The investigators found that there was no significant effect on peak exercise cardiac output from atrial pacing, but a significant reduction in peak exercise stroke volume (mean 88 vs 112 mL; P = 0.02). “This is what we expect explains the neutral results,” Borlaug said.
The lack of beneficial effects was accompanied by a rate of pacemaker-related adverse events of 21%. Those included once case each of pericardial effusion requiring drainage, tricuspid regurgitation induced by the pacing lead, and upper-extremity deep venous thrombosis, as well as three incision-site reactions.
Searching for Other Solutions
Kitzman called the completion of RAPID-HF “a remarkable and important accomplishment,” noting that several prior attempts at similar studies have failed.
The findings are not necessarily surprising, he said, because prior studies in other types of patients also have shown that increases in heart rate can be counteracted by decreases in stroke volume.
The study indicates that rate-adaptive atrial pacing doesn’t improve exercise capacity in patients with HFpEF and chronotropic incompetence, but there is an additional lesson to be learned from the effort, Kitzman said—namely, that it’s not just the function of the heart that’s causing symptoms in HFpEF.
“This should remind us that there’s other components that contribute to symptoms in patients with this disorder, including skeletal muscle dysfunction, which has been considerably overlooked,” he said. Abnormalities of skeletal muscle are easier to address—with exercise training, for example—than are abnormalities of heart muscle.
“So the other thing that this study reminds us is that HFpEF, while called heart failure, is actually a systemic disorder and includes important contributions from the heart, the blood vessels, the skeletal muscle, kidneys, lungs, and brain,” Kitzman said. “While continuing to focus on strategies that’ll improve the heart abnormalities, we should not overlook that there’s important opportunities by addressing the other contributors to patient symptoms.”
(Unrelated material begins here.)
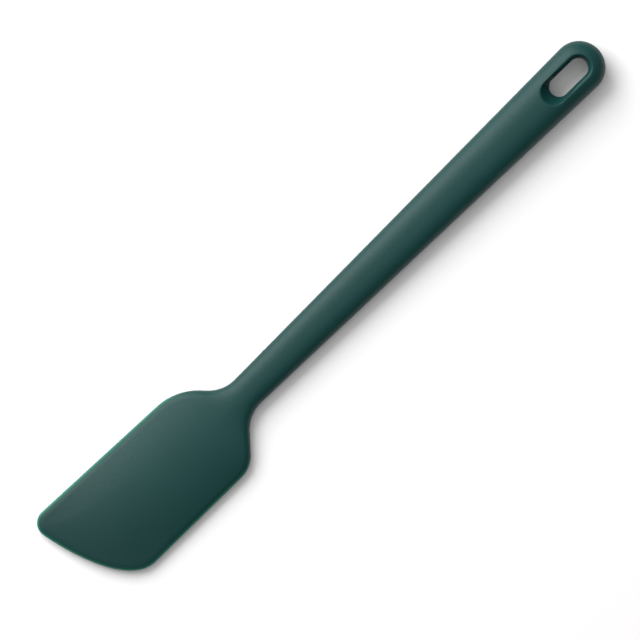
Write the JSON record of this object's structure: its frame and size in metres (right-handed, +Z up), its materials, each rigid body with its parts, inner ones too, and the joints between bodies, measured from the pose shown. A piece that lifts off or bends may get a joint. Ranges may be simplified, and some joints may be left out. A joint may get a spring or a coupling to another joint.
{
  "type": "silicone scraper spatula",
  "caption": "Long one-piece silicone scraper with a slanted flexible blade, an oval tapering handle and a flared hanging slot.",
  "frame": {"origin": "centre of the bounding box in plan, on the flat surface that the tool lies on", "axes": "+X along the tool from the blade tip to the hanging end, +Y across it to the blade's long slanted corner, +Z up from the surface it lies on"},
  "size_m": [0.29, 0.0452, 0.013],
  "materials": {
    "silicone": "satin moulded silicone, dark green",
    "nylon": "glass-filled nylon, matt black",
    "spring_steel": "rolled stainless spring steel"
  },
  "bodies": {
    "root": {"silicone_body": "silicone", "handle_core": "nylon", "blade_insert": "spring_steel"}
  },
  "joints": []
}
Reddy YNV, Koepp KE, Carter R, et al. Rate-adaptive atrial pacing for heart failure with preserved ejection fraction: the RAPID-HF randomized clinical trial. JAMA. 2023;Epub ahead of print.
Kitzman DW, Upadhya B, Pandey A, et al. Rate-adaptive pacing for heart failure with preserved ejection fraction. JAMA. 2023;Epub ahead of print.
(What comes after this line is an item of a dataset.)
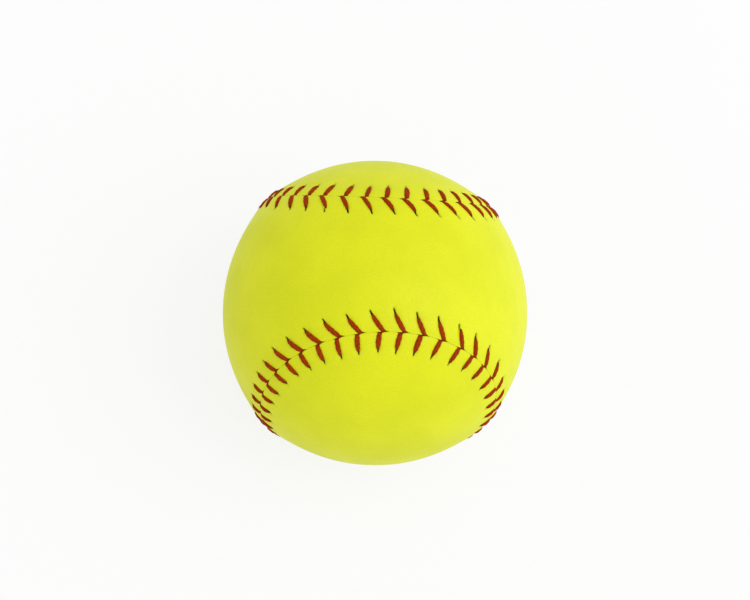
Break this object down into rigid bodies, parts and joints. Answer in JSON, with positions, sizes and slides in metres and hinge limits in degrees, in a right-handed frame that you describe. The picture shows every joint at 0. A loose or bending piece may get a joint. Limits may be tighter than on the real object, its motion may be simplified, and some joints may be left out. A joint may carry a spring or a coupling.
{
  "type": "softball",
  "caption": "Softball with a wound core, a cover of two figure-eight panels and a raised stitched seam.",
  "frame": {"origin": "centre of the ball", "axes": "+Z through the middle of panel A's waist, +X through the middle of one of panel A's lobes, so panel B's waist is at -Z and its lobes are on the Y axis"},
  "size_m": [0.097, 0.097, 0.097],
  "materials": {
    "cork_and_rubber": "moulded cork and rubber, matt",
    "yarn": "wound yarn",
    "latex": "thin dried latex coat, satin",
    "cover": "fluorescent yellow leather-grain cover, satin",
    "waxed_thread": "waxed red thread"
  },
  "bodies": {
    "root": {"core": "cork_and_rubber", "yarn_winding": "yarn", "latex_coat": "latex", "cover_panel_a": "cover", "cover_panel_b": "cover", "seam_thread_a": "waxed_thread", "seam_thread_b": "waxed_thread"}
  },
  "joints": []
}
- The study was supported by the Mayo Clinic with additional grant funding from Medtronic.
- Borlaug reports receiving research support from the National Institutes of Health and the US Department of Defense; receiving research grant funding from AstraZeneca, Axon, GlaxoSmithKline, Medtronic, Mesoblast, Novo Nordisk, and Tenax Therapeutics; serving as a consultant for Actelion, Amgen, Aria, Axon Therapies, Becton Dickinson, Boehringer Ingelheim, Cytokinetics, Edwards Lifesciences, Eli Lilly, Imbria, Janssen, Merck, Novo Nordisk, NGM Biopharmaceuticals, NXT Pharma, and VADovations; and being a named inventor for the tools and approach for a minimally invasive pericardial modification procedure to treat heart failure.
- Kitzman reports receiving consulting fees from Bayer, Medtronic, Corvia Medical, Boehringer Ingelheim, Keyto, Rivus, Novo Nordisk, AstraZeneca, and Pfizer; holding stock in Gilead; and receiving grants to his institution from Bayer, Novo Nordisk, AstraZeneca, Rivus, and Pfizer.